Coincidentally, the 1870s saw a related invention – that of the telephone – which has also grown to play a major role in daily life between then and now, and likewise has sparked a string of innovations down the years. Scottish born and educated Alexander Graham Bell was there at their birth to contribute to the success of both inventions. He probably would be proud to know, were he still alive today, that two entire industry sectors, named telecommunications and infotainment, were spawned by the two inventions of phonograph and telephone.
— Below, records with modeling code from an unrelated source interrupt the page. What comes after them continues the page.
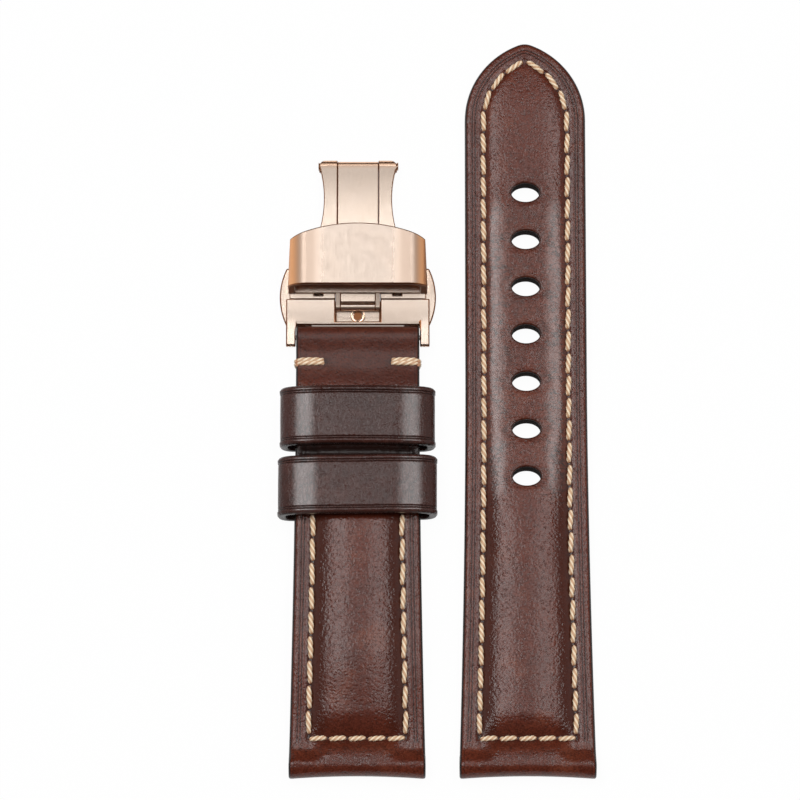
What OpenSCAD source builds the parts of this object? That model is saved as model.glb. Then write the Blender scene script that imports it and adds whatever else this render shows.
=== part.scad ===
// Padded leather watch strap: a short half with two keepers and a folding clasp, and a long half.
// x runs across the strap, y along it toward the clasp and the tip, z up from the table.
// Each half is drawn with s along it, from its end at the watch case.

/* [Leather halves] */
// Width of both halves at the watch case
lug_w = 22; // [21.5:0.1:23]
// Width of the short half at the clasp
short_tail_w = 20; // [19:0.1:20.6]
// Width of the long half before its tip
long_tail_w = 19.7; // [18.5:0.1:20]
// Length of the short half, from the watch case to the fold round the clasp bar
short_len = 74.3; // [73:0.1:78]
// Length of the long half
long_len = 122; // [118:0.5:128]
// Distance between the centre lines of the two halves as they lie
pair_pitch = 27.3; // [27:0.1:32]
// Distance from the watch case over which each half narrows
taper_len = 66; // [55:1:70]
// Thickness of the lining
lining_t = 1.2; // [1.1:0.05:1.3]
// Thickness of the top leather
leather_t = 1.6; // [1.4:0.05:1.7]
// Height of the padding at the centre line
pad_h = 1.3; // [0.9:0.05:1.4]
// Width of the flat border outside the padding
border_w = 3.5; // [3.4:0.05:3.8]
// Width over which the padding rises to its full height
shoulder_w = 2.6; // [2.2:0.1:3]
// Height of the tip's arch
tip_h = 13; // [11:0.5:15]
// Radius at the point of the tip
tip_r = 3; // [2:0.1:4]
// Height at which the short half lies above the table under its keepers
lift_h = 1.4; // [1.4:0.05:1.6]

/* [Bars and loops] */
// Diameter of the bore for the watch case's bar
lug_bore_d = 2; // [1.8:0.05:2.1]
// Leather round the watch case's bar
lug_wrap_t = 1.1; // [1:0.05:1.2]
// Diameter of the clasp bar's tube
bar_d = 1.8; // [1.7:0.05:1.9]
// Bore of the clasp bar's tube
bar_bore_d = 1.3; // [1.2:0.05:1.35]
// Diameter of the clasp bar's tips
bar_tip_d = 0.8; // [0.7:0.05:0.9]
// Leather round the clasp bar
bar_wrap_t = 0.9; // [0.8:0.05:0.95]
// Height of the clasp bar above the table
bar_z = 2.2; // [2.1:0.05:2.4]

/* [Holes] */
// Number of strap holes
hole_count = 7; // [5:1:8]
// Distance from one hole to the next
hole_pitch = 7.9; // [7:0.1:8.5]
// Distance of the outermost hole from the tip
hole_from_tip = 25.4; // [23:0.1:28]
// Width of a hole across the strap
hole_w = 4.6; // [4.2:0.1:5]
// Height of a hole along the strap
hole_h = 3.1; // [2.95:0.05:3.4]

/* [Thread] */
// Width of a stitch
thread_w = 0.75; // [0.6:0.05:0.8]
// Distance of the seam from the edge
seam_inset = 3; // [2.8:0.05:3.05]
// Distance of the seam across the strap from the watch case's end
seam_s = 6.4; // [6:0.1:7]
// Spacing of the stitches on the short half
short_stitch_pitch = 4; // [3.6:0.1:4.4]
// Spacing of the stitches on the long half
long_stitch_pitch = 3.7; // [3.4:0.1:4.2]
// Gap between two stitches
stitch_gap = 0.45; // [0.3:0.05:0.6]
// Distance of the bar tacks from the clasp bar
tack_from_bar = 4.2; // [4:0.1:4.6]
// Length of a bar tack
tack_len = 4.8; // [4:0.1:5.5]
// Width of a bar tack
tack_w = 1.3; // [1:0.05:1.5]

/* [Keepers] */
// Outer width of the fixed keeper
fixed_keeper_w = 25; // [24.5:0.1:25.4]
// Outer width of the floating keeper
floating_keeper_w = 25.6; // [25.2:0.1:26.2]
// Outer height of both keepers
keeper_h = 7.1; // [7.1:0.05:8]
// Thickness of the keepers' leather
keeper_t = 1.3; // [1.2:0.05:1.3]
// Length of each keeper along the strap
keeper_len = 9.6; // [9:0.1:10]
// Radius of the keepers' outer corners
keeper_r = 2.4; // [2:0.1:3]
// Distance of the fixed keeper's far edge from the clasp bar
keeper_from_bar = 8.95; // [8.5:0.05:9.4]
// Gap between the two keepers as they lie
keeper_gap = 1.8; // [1.2:0.1:2.5]

/* [Clasp blades] */
// Radius of the blades' inner face, which follows the wrist
arch_r = 60; // [58:0.5:64]
// Height of that face at the middle of the clasp
arch_top_z = 2; // [1.95:0.05:2.4]
// Distance between the clasp bar and the middle of the arch
bar_to_middle = 15.75; // [15.5:0.05:16]
// Thickness of the lower blade
blade_t = 1.9; // [1.8:0.05:2]
// Thickness of the middle blade
tongue_t = 1.3; // [1.2:0.05:1.4]
// Width of the middle blade
tongue_w = 6.5; // [6:0.1:6.8]
// Distance between the two hinges
hinge_span = 23.9; // [23.5:0.1:24.1]
// Distance between the clasp bar and the far hinge
bar_to_far_hinge = 28.95; // [28.8:0.05:29.2]
// Width of the lower blade's fork where it leaves the cover
fork_w = 12.7; // [12.4:0.1:13.2]
// Depth of the waist in each side of the fork
waist_depth = 0.8; // [0.4:0.05:0.95]
// Radius of the far hinge's knuckles
far_knuckle_r = 1; // [0.95:0.05:1.05]
// Diameter of the far hinge's pin
far_pin_d = 1.1; // [1:0.05:1.2]
// Radius of the near hinge's barrel
near_barrel_r = 0.75; // [0.7:0.05:0.78]
// Diameter of the near hinge's pin
near_pin_d = 0.8; // [0.7:0.05:0.85]
// Thickness of the cover's hinge ears
ear_t = 0.75; // [0.65:0.05:0.8]

/* [Clasp frame] */
// Outer width of the frame
frame_w = 23.3; // [23.2:0.1:24]
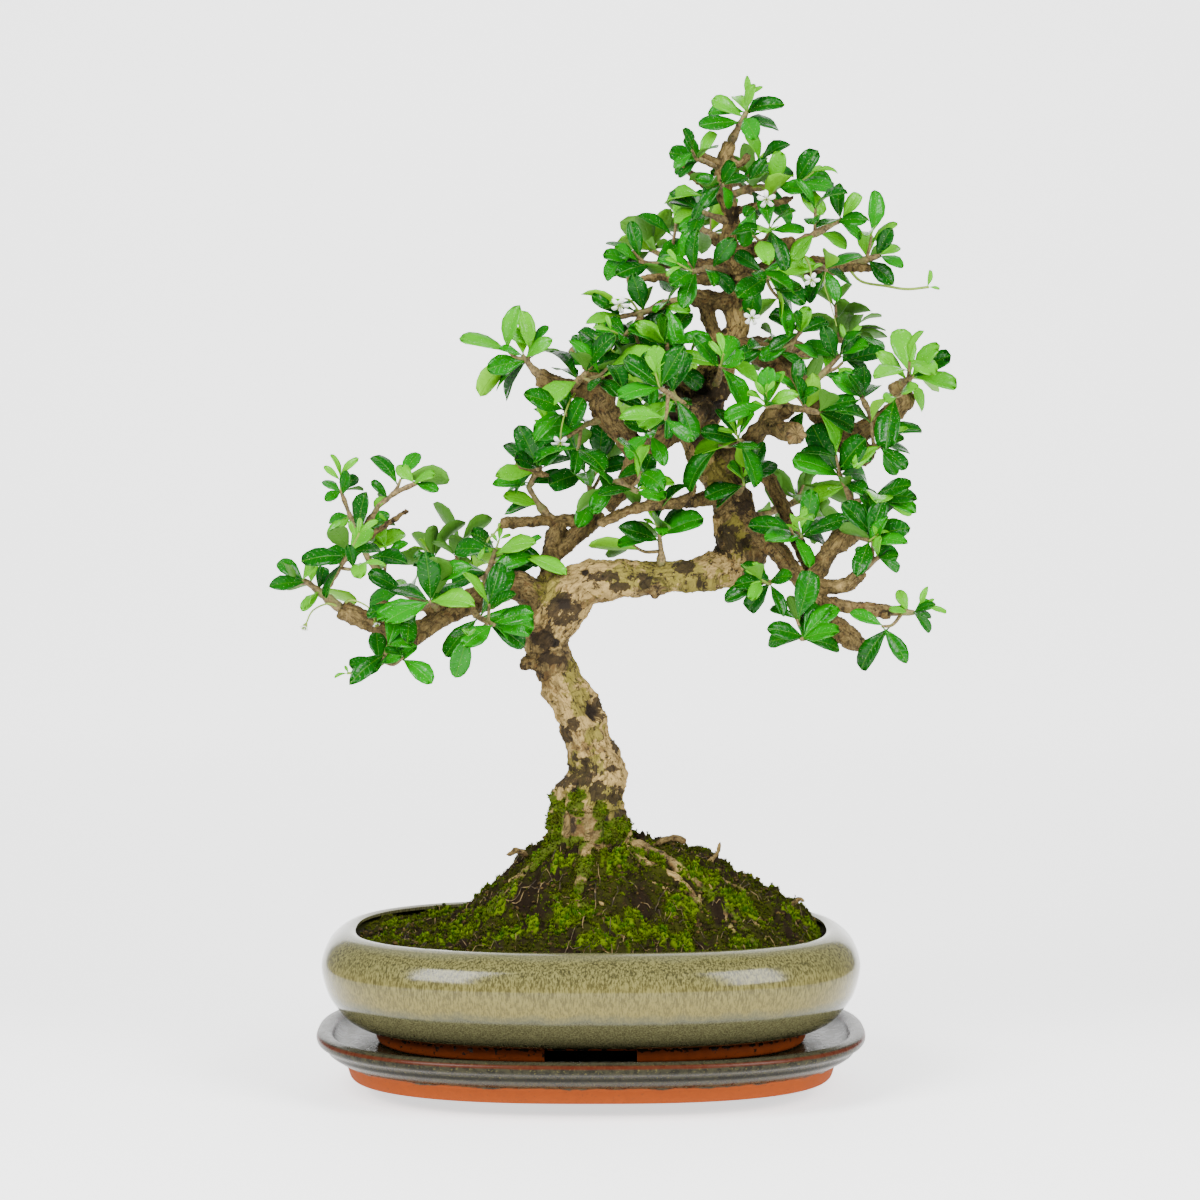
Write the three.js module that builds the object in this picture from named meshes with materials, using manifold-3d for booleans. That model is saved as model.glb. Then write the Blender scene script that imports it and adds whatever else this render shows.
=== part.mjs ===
// Fukien tea bonsai in an oval glazed pot on its saucer. Millimetres, +Z up, the saucer stands on z = 0.
// +X is to the right and -Y is towards the viewer of the front view.
import * as THREE from 'three';
import { mergeVertices } from 'three/addons/utils/BufferGeometryUtils.js';
import Module from 'manifold-3d';

const wasm = await Module();
wasm.setup();

// Driving dimensions of the ceramics
const POT_HALF_LENGTH = 150;
const SIDE_DIFFERENCE = 40; // half length less half depth, the same at every height
const CENTRE_REACH = 100; // inside this half length the oval shrinks evenly towards the centre
const SQUARENESS = 2.6; // exponent of the oval: 2 is an ellipse, more is squarer
const SAUCER_HALF_LENGTH = 153.3;
const WELL_FLOOR = 19;
const CLEARANCE = 0.35;
const POT_FOOT = WELL_FLOOR + CLEARANCE;
const POT_FLOOR = 34;
const POT_UNDERSIDE = 27.5;
const FOOT_GAP_FRONT = 50;
const FOOT_GAP_SIDE = 30;
const FOOT_GAP_TOP = 26.3;
const DRAIN_RADIUS = 10;
const DRAIN_OFFSET = 62;
const OVAL_STEPS = 26;

// Driving dimensions of the soil
const SOIL_EDGE = 76.5;
const MOUND_RISE = 54;
const MOUND_LEFT = 62;
const MOUND_RIGHT = 105;
const MOUND_DEPTH = 66;
const SOIL_CRUMB = 0.9;
const SOCKET_SWELL = 1.3; // the hole for the trunk, past the flutes of the root flare
const SOCKET_SIDES = 12;

// Driving dimensions of the drain screens
const SCREEN_SIDE = 34;
const SCREEN_THICKNESS = 1.2;
const SCREEN_HOLE = 7;
const SCREEN_PITCH = 10;

// Driving dimensions of the wood and the leaves
const TRUNK_SIDES = 8;
const TRUNK_STEP = 13;
const LIMB_SIDES = 5;
const LIMB_STEP = 21;
const ROOT_SIDES = 5;
const TWIG_SIDES = 3;
const TWIG_STEP = 13;
const TWIG_TIP_RADIUS = 1.3;
const FORK_SHARE = 0.75; // a fork's radius as a share of its twig's
const SEAT_GAP = 0.3; // between a limb's skin and the shoot that sits on it
const FIRST_LEAF = 5; // how far out of its limb a shoot's first leaf may root
const GNARL = 0.09; // share of the radius that bark ridges rise or sink
const FLUTES = 5; // round the root flare
const FLUTE_DEPTH = 0.13; // share of the radius
const FLARE_TOP = 160;
const FLARE_HEIGHT = 50;
const ROOT_END_SHARE = 0.6; // radius of a root's buried end as a share of its last one
const BLADE_THICKNESS = 0.7;
const BLADE_WIDTH = 0.47; // share of a leaf's length
const STALK_SHARE = 0.3; // share of a leaf's length that may cross its own shoot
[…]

However, after 130 years, something even more unexpected has occurred: the descendents of the phonograph and the descendents of the telephone have converged into a single product called a ‘smartphone’. Dr Bell probably would not recognise the third convergence that made all of this possible, that of the digital computer – which is precisely what today's smartphone really is. At heart it is simply a very small, portable and capable computer with microphone, loudspeaker, display and wireless connectivity.
Computers and audio
The flexibility of computers means that once sound has been sampled into a digital form, it can be used, processed and reproduced in an infinite variety of ways without further degradation. It is not only computers (big or small) that rely on digital audio, so do CD players, MP3 players (including iPods), digital audio broadcast (DAB) radios, most wireless portable speakers, television and film cameras, and even modern mixing desks for ‘live’ events (and co-incidentally all of these devices contain tiny embedded computers too). Digital music and sound effects are all around us and impact our leisure activities (e.g. games, television, videos), our education (e.g. recorded lectures, broadcasts, podcasts) and our work in innumerable ways to influence, motivate and educate us.